Sky Solar states that while they were in discussions with Hudson, they received a notice of acceleration dated January 22, 2019, which essentially stated that all outstanding debts are immediately due for repayment. Hudson filed an action with the New York Supreme Court on February 8, 2019, seeking to provide further enforcement. Sky Solar Holdings says they intend to rigorously defend themselves and will continue to consider their options, even the proposals from Hudson. Here is the full press release detailing of the legal matters:
Sky Solar Holdings, Ltd. Press Release:
HONG KONG, Feb. 15, 2019 (GLOBE NEWSWIRE) — Sky Solar Holdings, Ltd. (“Sky Solar” or the “Company”) (SKYS), a global developer, owner and operator of solar parks has been in discussion with Hudson Solar Cayman, LP (“Hudson”) with respect to the Amended and Restated Note Purchase Agreement dated July 15, 2016 (the “Note Purchase Agreement”). Hudson has invested in certain of the Company’s projects in Latin America, and U.S. through the Notes (as defined in the Note Purchase Agreement). In a series of letters, Hudson alleged that Events of Default (as defined in the Note Purchase Agreement) under the Note Purchase Agreement had occurred and proposed to resolve the issue with an offer to either (i) purchase of the equity in certain projects of the Company at a purchase price of US$240 million, and (ii) acquire the Company through merger at $2.15 to $2.25 per ADS (the “Proposals”). While the Company has been working with Hudson to respond to and address their allegations and Proposals, Hudson, in the meantime, sent a notice of acceleration dated January 22, 2019 declaring that all Obligations (as defined in the Note Purchase Agreement), including the outstanding principal, accrued and unpaid interest and make-whole payment amount thereof, were immediately due. Hudson has also sent a demand on Guaranty to the Company and certain of its subsidiaries who are Guarantors of the Notes pursuant to a Guaranty dated September 18, 2015, and has initiated proceedings in some of the jurisdictions where the Company’s business or subsidiaries are located to enforce the collaterals. On February 8, 2019, Hudson filed an action in New York Supreme Court seeking to enforce certain guaranties related to the Note Purchase Agreement against certain members of the group (including Sky Solar). Hudson also recently served statutory demands on such guarantors in the Cayman Islands, the British Virgin Islands, and Hong Kong demanding repayment of amount outstanding under the guaranties.
The Company intends to defend Hudson’s enforcement actions and other proceedings vigorously to minimize the interruptions on its business and operations. The Company has taken steps to demand Hudson to withdraw the statutory demands immediately.
Separately, the Company has received proposals from other parties regarding potential strategic investments in the Company. The Company is continuing evaluating all these proposals including Hudson’s Proposals to preserve and maximize shareholder value.
The Company also announced that former CFO Mr. Sanjay Shrestha resigned as a director of the Company, effective February 1, 2019.

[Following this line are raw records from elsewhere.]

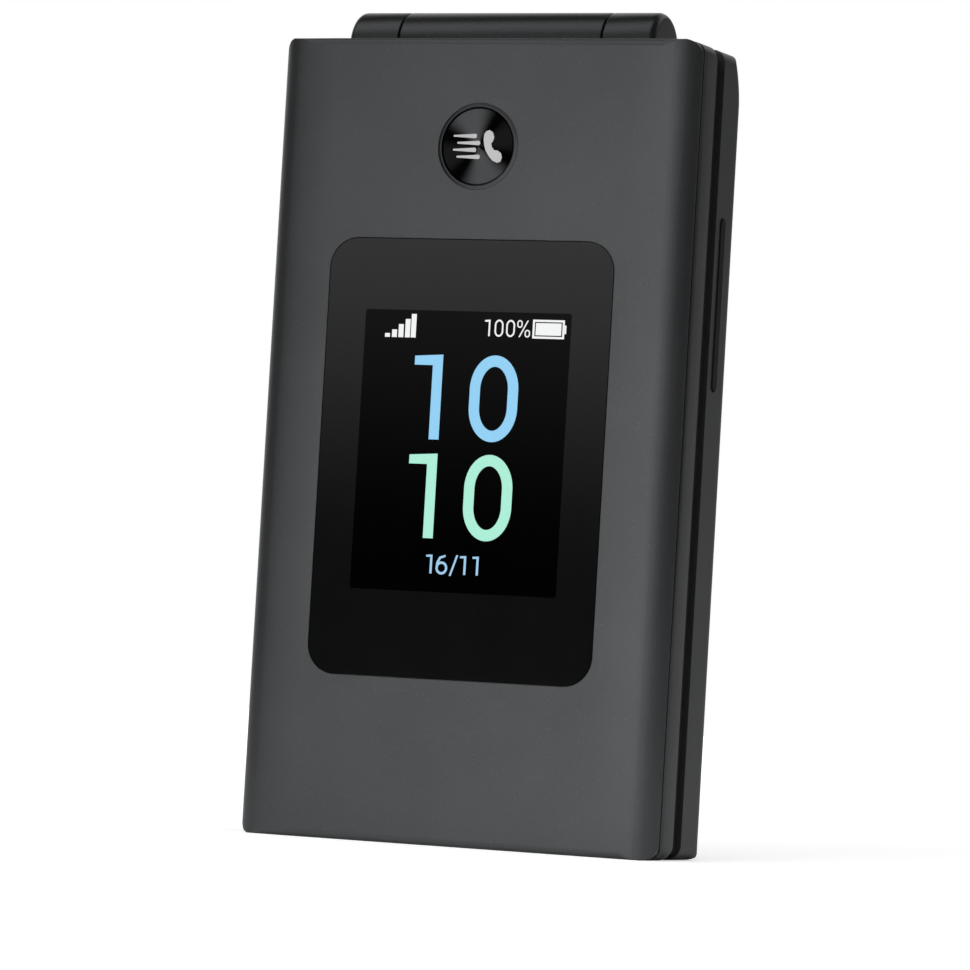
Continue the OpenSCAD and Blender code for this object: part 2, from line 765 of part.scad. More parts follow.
// A strip with a row of small holes
module earpiece_mesh() {
    color([0.25, 0.25, 0.26]) difference() {
        slab(bezel_y, bezel_plate_y - mesh_sink) translate([0, ear_z]) pill(ear_slot[0], ear_slot[1]);
        for (i = [-mesh_side:mesh_side]) rod_y(bezel_y - cut, rim_y + cut, i * mesh_pitch, ear_z, mesh_r);
    }
}

module lid_magnet() {
    color([0.6, 0.6, 0.62]) block(magnet_x, bezel_y - fit - magnet[1], magnet_z, magnet);
}

module lid_bumpers() {
    color([0.12, 0.12, 0.12]) for (s = [-1, 1])
        slab(rim_y - bumper_sink, rim_y + half_gap - fit) translate([s * bumper_x, bumper_z])
            pill(bumper[0], bumper[1]);
}

// A screw whose head faces the back, at head_y
module screw(x, z, head_y, len) {
    rod_y(head_y - screw_head_t, head_y, x, z, screw_head_r);
    rod_y(head_y - screw_head_t - len, head_y - screw_head_t + fit, x, z, screw_r);
}

module lid_screws() {
    color([0.7, 0.7, 0.7]) for (s = [-1, 1], z = lid_screw_z)
        screw(s * lid_screw_x, z, rim_y, lid_screw_len);
}

// ---- hinge ----

// An outer piece of the barrel, from x0 to its rounded end at x1
module end_knuckle(x0, x1) {
    r = barrel_end_r;
    translate([0, hinge_y, hinge_z]) rotate([0, 90, 0]) rotate_extrude() {
        translate([0, x0]) square([barrel_r, x1 - r - x0]);
        translate([0, x0]) square([barrel_r - r, x1 - x0]);
        translate([barrel_r - r, x1 - r]) circle(r = r);
    }
}

// The foot that fixes a knuckle inside its half
module knuckle_foot(x0, x1, y0) {
    translate([x0, y0, foot_z[0]]) cube([x1 - x0, foot_t, foot_z[1] - foot_z[0]]);
}

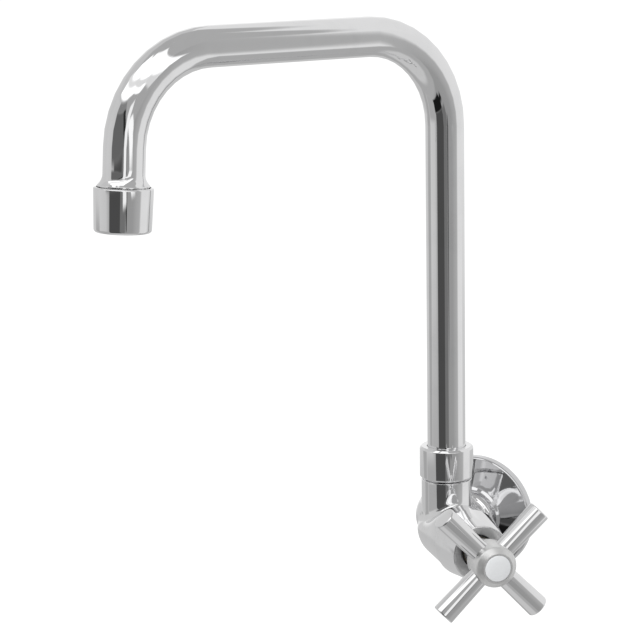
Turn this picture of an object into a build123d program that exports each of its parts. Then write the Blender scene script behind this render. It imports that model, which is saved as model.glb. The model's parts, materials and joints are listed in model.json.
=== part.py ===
"""Commercial wall faucet: swivel spout over a short valve with a cross handle.

Millimetres, +Z up. The origin is where the inlet's axis meets the wall, and the wall is the
plane Y = 0. The faucet stands out from it towards -Y, and its threaded tail goes into it.
"""

from build123d import *
import os
from math import cos, pi, radians, sin

# Layout -------------------------------------------------------------------------------------

wall_to_neck = 37.5          # wall to the axis that the spout swivels on
inlet_drop = 3.4             # inlet axis below the valve axis
valve_angle = 45.0           # valve axis, degrees to the right of straight out from the wall
spout_angle = 26.0           # spout arm, degrees to the left of straight out from the wall

# Clearances ---------------------------------------------------------------------------------

running_gap = 0.06           # radial, round what turns or slides in a bore
seat_gap = 0.02              # radial, round what is screwed, pressed or brazed in
face_gap = 0.1               # between flat faces that move past each other
seal_gap = 0.05              # left round a soft ring that moves with its neighbour

# Spout --------------------------------------------------------------------------------------

tube_d = 19.05
tube_wall = 1.2
arm_rise = 246.5             # valve axis up to the centreline of the spout arm
spout_reach = 174.2          # swivel axis to the corner over the outlet
bend_radius = 44.8
outlet_lean = 3.7            # the outlet leg's lean away from the neck, degrees
outlet_leg = 51.0            # that corner down to the tube's outlet end

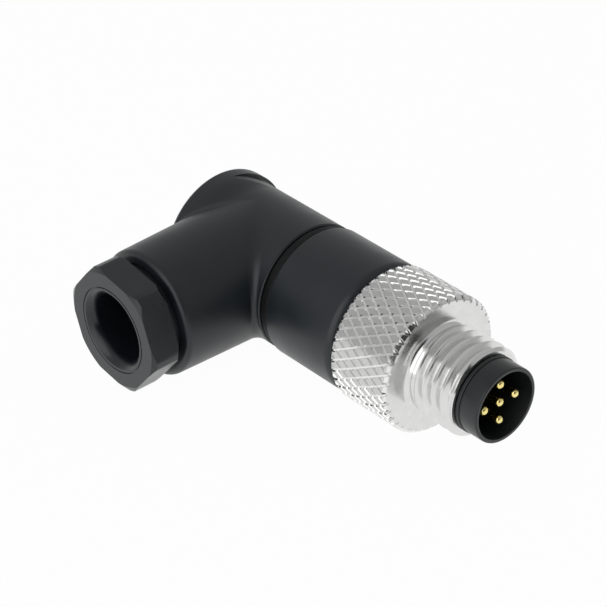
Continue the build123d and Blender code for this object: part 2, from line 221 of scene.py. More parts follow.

About Sky Solar Holdings, Ltd.
Sky Solar is a global independent power producer (“IPP”) that develops, owns, and operates solar parks and generates revenue primarily by selling electricity. Since its inception, Sky Solar has focused on the downstream solar market and has developed projects in Asia, South America, Europe, and North America. The Company’s broad geographic reach and established presence across key solar markets are significant differentiators that provide global opportunities and mitigate country-specific risks. Sky Solar aims to establish operations in select geographies with highly attractive solar radiation, regulatory environments, power pricing, land availability, financial access and overall power market trends. As a result of its focus on the downstream photovoltaic segment, Sky Solar is technology agnostic and is able to customize its solar parks based on local environmental and regulatory requirements. As of June 30, 2018, the Company owned and operated 203.5 MW of solar parks.
This press release contains forward-looking statements. These statements constitute “forward-looking” statements within the meaning of Section 27A of the Securities Act of 1933, as amended, and Section 21E of the Securities Exchange Act of 1934, as amended, and as defined in the U.S. Private Securities Litigation Reform Act of 1995. These forward-looking statements can be identified by terminology such as “will,” “expects,” “anticipates,” “future,” “intends,” “plans,” “believes,” “estimates” and similar statements. Among other things, the quotations from management in this press release and the Company’s operations and business outlook contain forward-looking statements. Such statements involve certain risks and uncertainties that could cause actual results to differ materially from those in the forward-looking statements. These risks and uncertainties include, but are not limited to the following: the reduction, modification or elimination of government subsidies and economic incentives; global and local risks related to economic, regulatory, social and political uncertainties; resources we may need to familiarize ourselves with the regulatory regimes, business practices, governmental requirements and industry conditions as we enter into new markets; our ability to successfully implement our on-going strategic review to unlock shareholder value; global liquidity and the availability of additional funding options; the delay between making significant upfront investments in the Company’s solar parks and receiving revenue; expansion of the Company’s business in the U.S. and into China; risk associated with the Company’s limited operating history, especially with large-scale IPP solar parks; risk associated with development or acquisition of additional attractive IPP solar parks to grow the Company’s project portfolio; and competition. Further information regarding these and other risks is included in Sky Solar’s filings with the U.S. Securities and Exchange Commission, including its annual report on Form 20-F. Except as required by law, the Company does not undertake any obligation to update any forward-looking statements, whether as a result of new information, future events or otherwise.